To improve colorectal cancer (CRC) survival and lower incidence rates, colonoscopy and/or fecal immunochemical test screening are widely implemented. Although candidate DNA methylation biomarkers have been published to improve or complement the fecal immunochemical test, clinical translation is limited. We describe technical and methodological problems encountered after a systematic literature search and provide recommendations to increase (clinical) value and decrease research waste in biomarker research. In addition, we present current evidence for diagnostic CRC DNA methylation biomarkers.

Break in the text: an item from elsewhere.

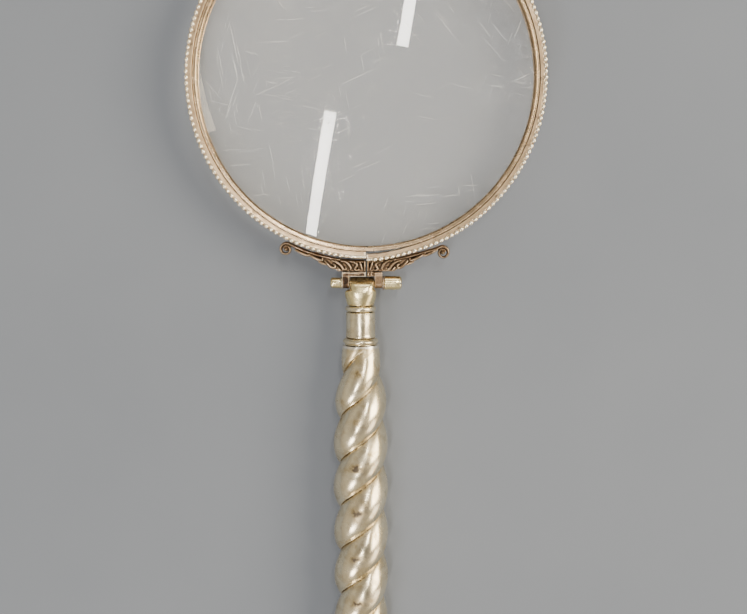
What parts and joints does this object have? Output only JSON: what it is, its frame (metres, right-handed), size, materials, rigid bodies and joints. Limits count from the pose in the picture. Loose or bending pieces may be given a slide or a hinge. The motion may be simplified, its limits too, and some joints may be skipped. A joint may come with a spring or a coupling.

Our systematic literature search revealed multiple issues that hamper the development of DNA methylation biomarkers for CRC diagnosis, including methodological and technical heterogeneity and lack of validation or clinical translation. For example, clinical translation and independent validation were limited, with 100 of 434 markers (23%) studied in bodily fluids, 3 of 434 markers (0.7%) translated into clinical tests, and independent validation for 92 of 411 tissue markers (22%) and 59 of 100 bodily fluids markers (59%).
This systematic literature search revealed that major requirements to develop clinically relevant diagnostic CRC DNA methylation markers are often lacking. To avoid the resulting research waste, clinical needs, intended biomarker use, and independent validation should be better considered before study design. In addition, improved reporting quality would facilitate meta-analysis, thereby increasing the level of evidence and enabling clinical translation.
A systematic literature search identified 331 diagnostic DNA methylation marker studies published before November 2020 in PubMed, EMBASE, Cochrane Library, and Google Scholar. For 136 bodily fluid studies, extended data extraction was performed. STARD criteria and level of evidence were registered to assess reporting quality and strength for clinical translation.